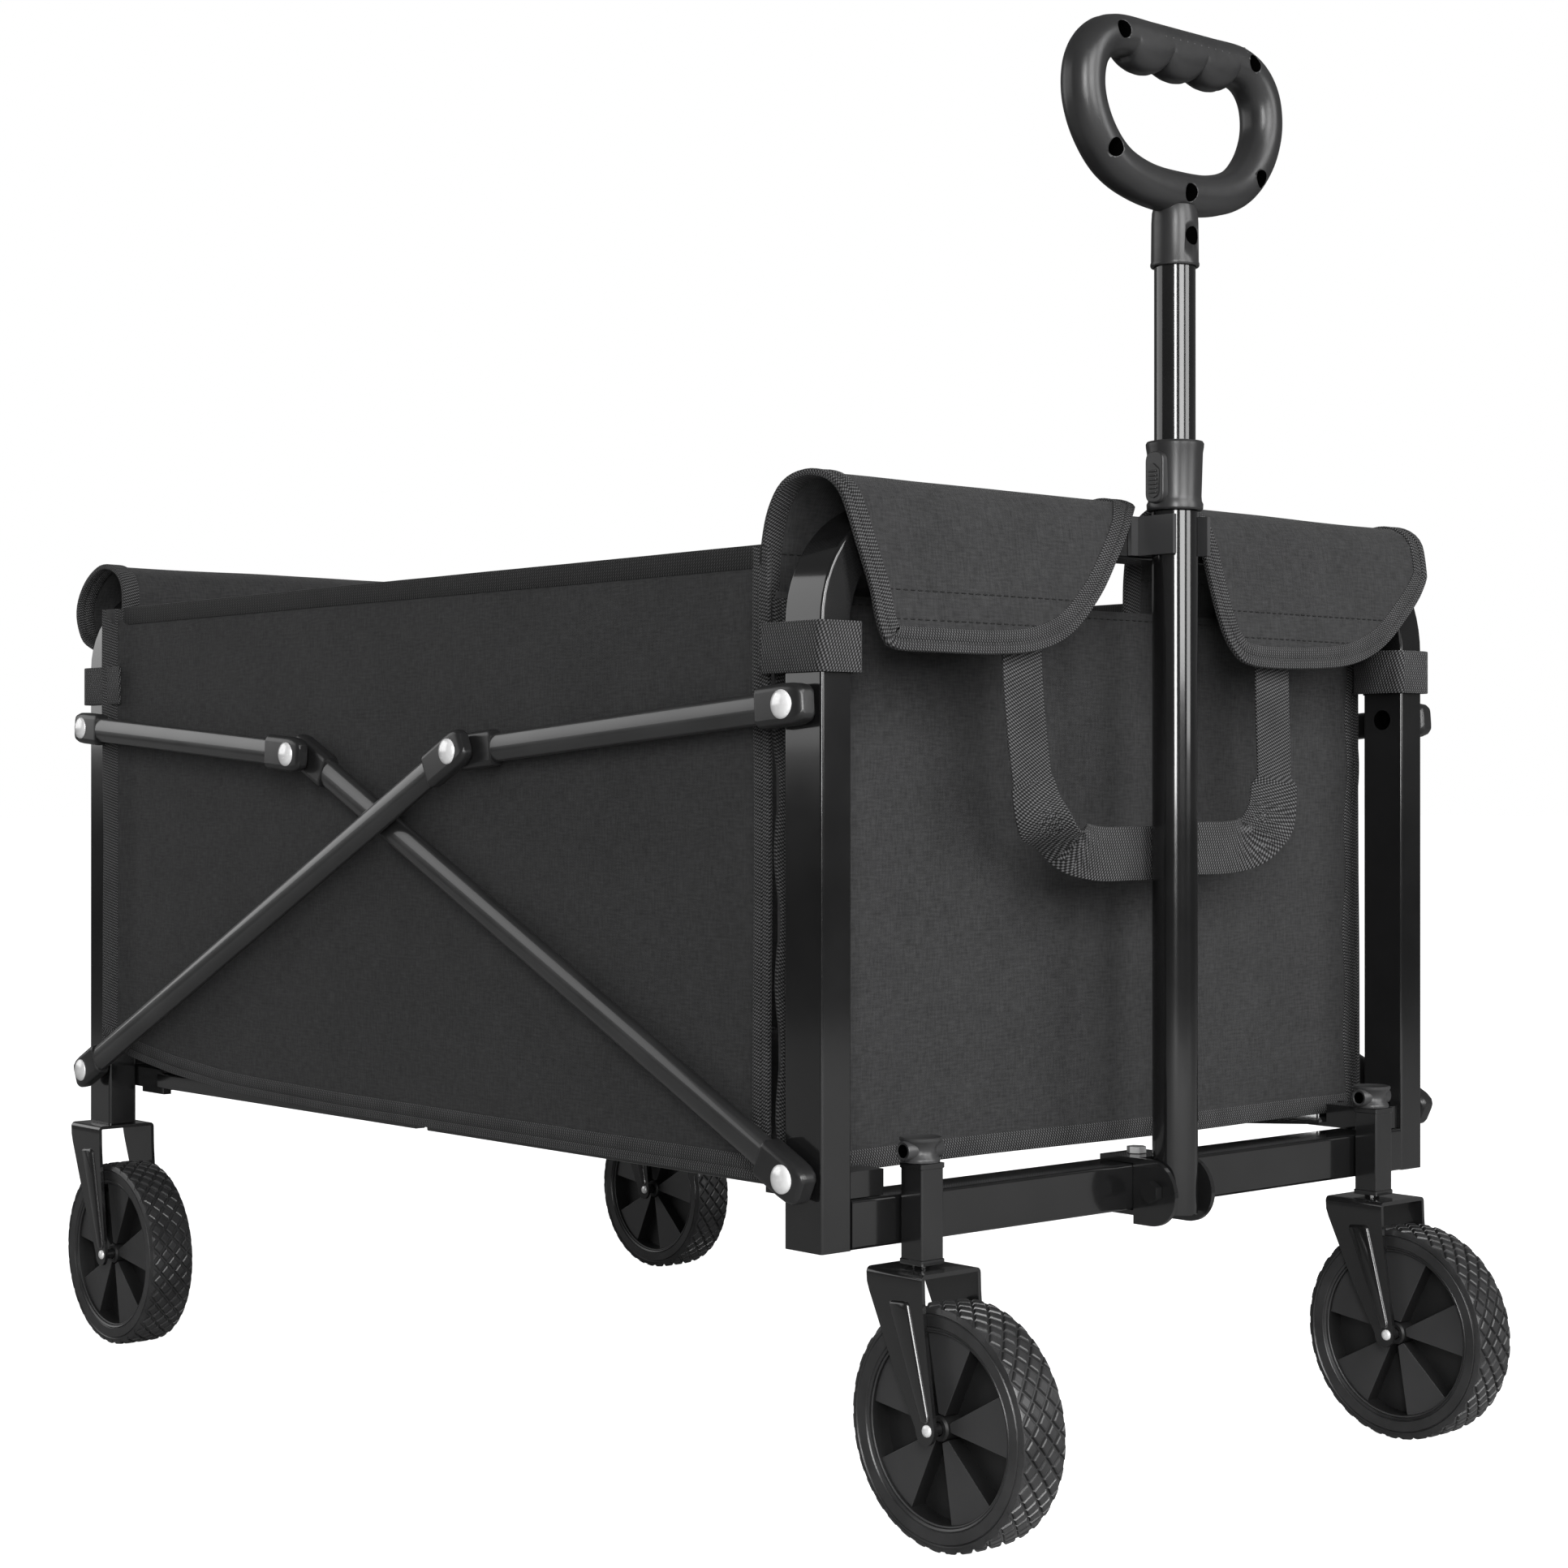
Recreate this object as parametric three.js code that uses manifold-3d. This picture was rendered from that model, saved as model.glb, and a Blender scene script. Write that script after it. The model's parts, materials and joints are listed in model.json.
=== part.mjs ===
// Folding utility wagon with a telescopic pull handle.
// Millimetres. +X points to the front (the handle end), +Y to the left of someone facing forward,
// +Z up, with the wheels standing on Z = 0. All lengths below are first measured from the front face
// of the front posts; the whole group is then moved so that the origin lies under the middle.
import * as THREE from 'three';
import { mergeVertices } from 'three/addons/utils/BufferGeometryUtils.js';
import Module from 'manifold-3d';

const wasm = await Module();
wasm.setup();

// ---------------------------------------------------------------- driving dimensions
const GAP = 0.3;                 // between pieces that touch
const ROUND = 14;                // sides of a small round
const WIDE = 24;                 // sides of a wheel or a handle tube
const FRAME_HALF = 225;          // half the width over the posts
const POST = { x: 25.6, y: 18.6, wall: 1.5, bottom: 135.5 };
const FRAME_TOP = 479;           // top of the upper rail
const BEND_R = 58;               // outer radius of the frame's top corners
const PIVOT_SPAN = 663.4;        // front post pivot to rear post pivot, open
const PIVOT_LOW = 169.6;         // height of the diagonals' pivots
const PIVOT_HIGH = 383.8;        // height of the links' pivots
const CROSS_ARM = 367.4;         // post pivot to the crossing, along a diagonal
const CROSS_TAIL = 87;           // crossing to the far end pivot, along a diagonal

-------

> _Work to complete_: Give the lines again, exactly as they stand, from the beginning of the data through the line with "wasm.setup();".

> _Exercise solution_:
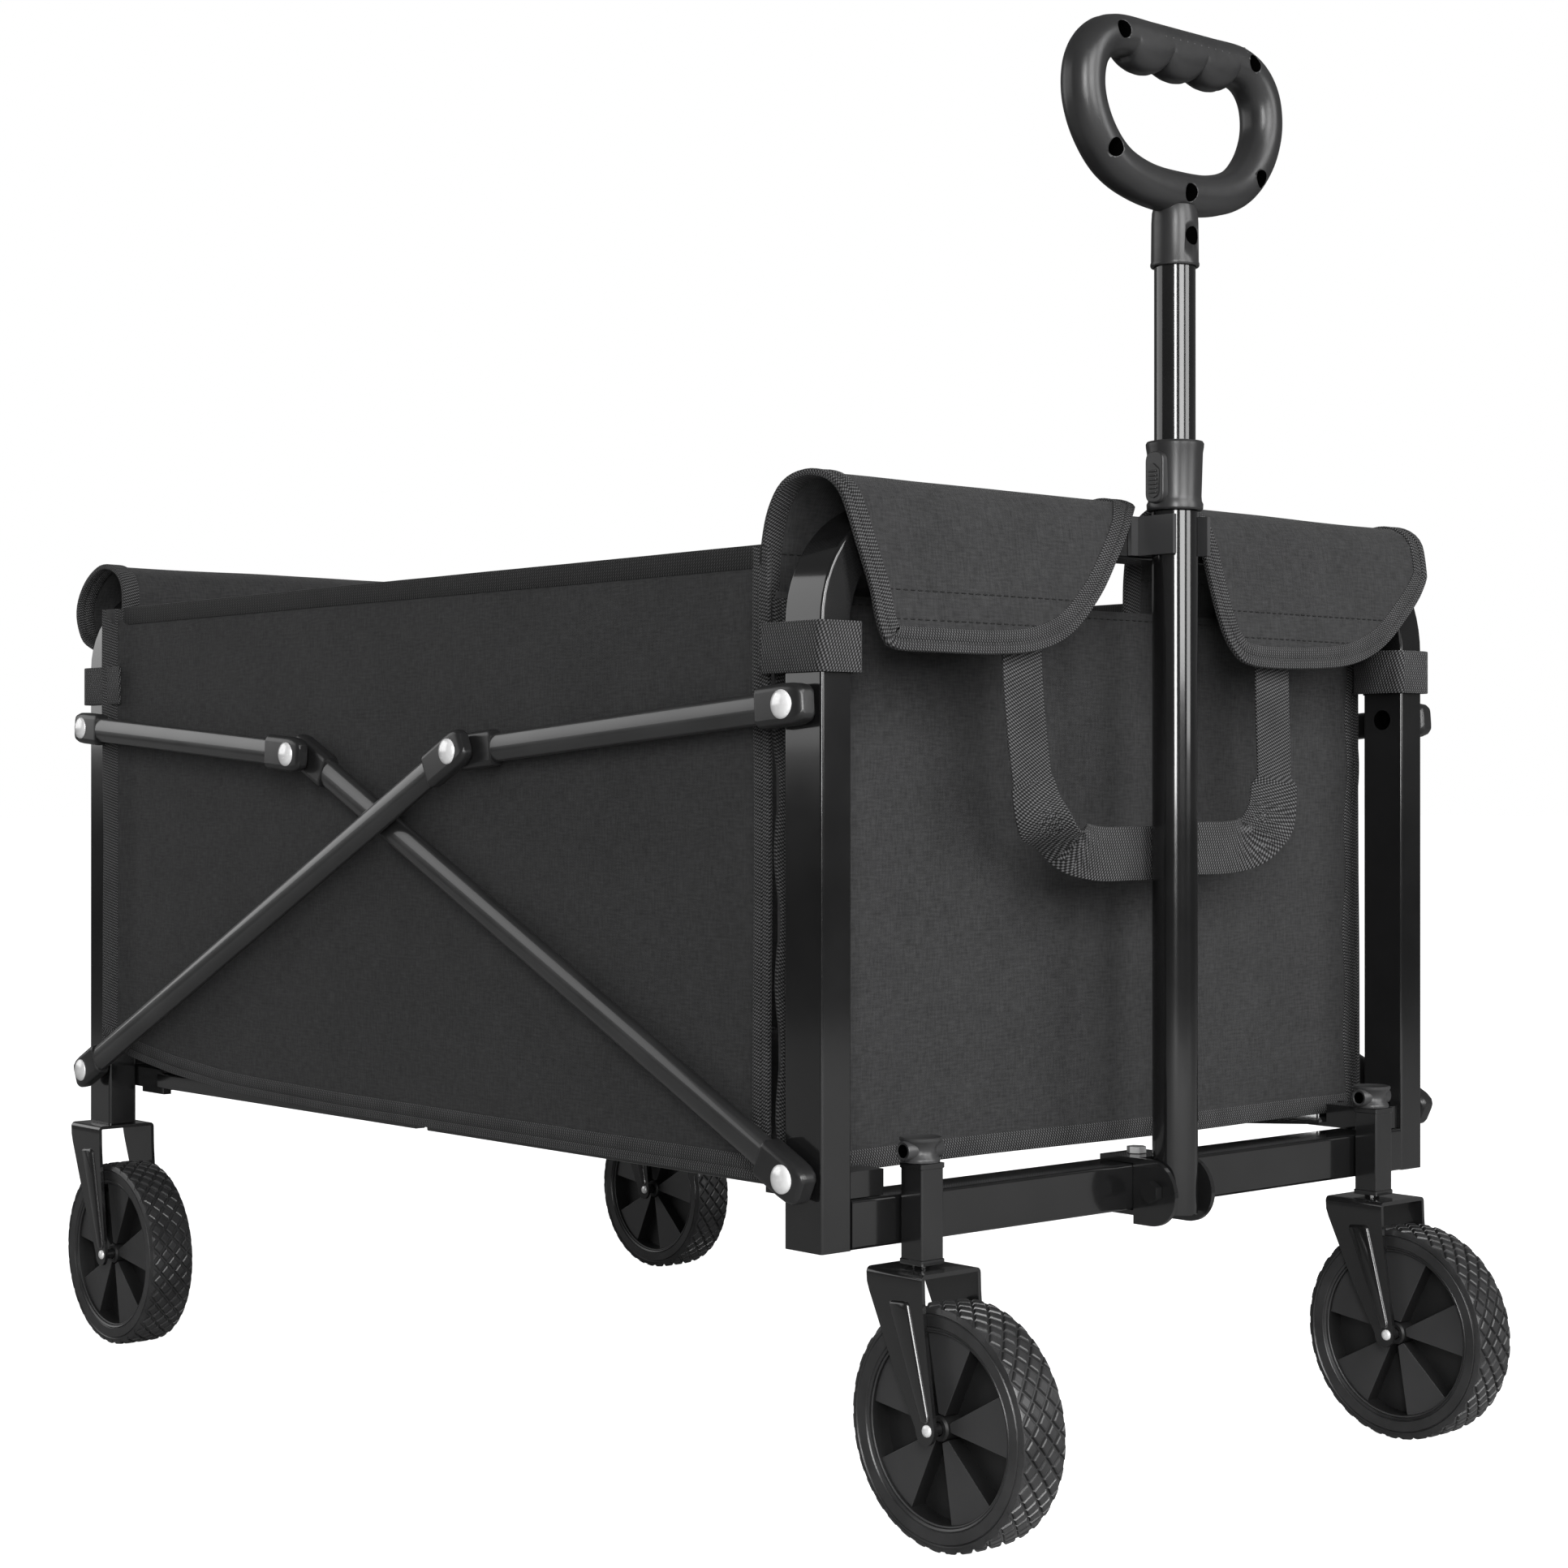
Recreate this object as parametric three.js code that uses manifold-3d. This picture was rendered from that model, saved as model.glb, and a Blender scene script. Write that script after it. The model's parts, materials and joints are listed in model.json.
=== part.mjs ===
// Folding utility wagon with a telescopic pull handle.
// Millimetres. +X points to the front (the handle end), +Y to the left of someone facing forward,
// +Z up, with the wheels standing on Z = 0. All lengths below are first measured from the front face
// of the front posts; the whole group is then moved so that the origin lies under the middle.
import * as THREE from 'three';
import { mergeVertices } from 'three/addons/utils/BufferGeometryUtils.js';
import Module from 'manifold-3d';

const wasm = await Module();
wasm.setup();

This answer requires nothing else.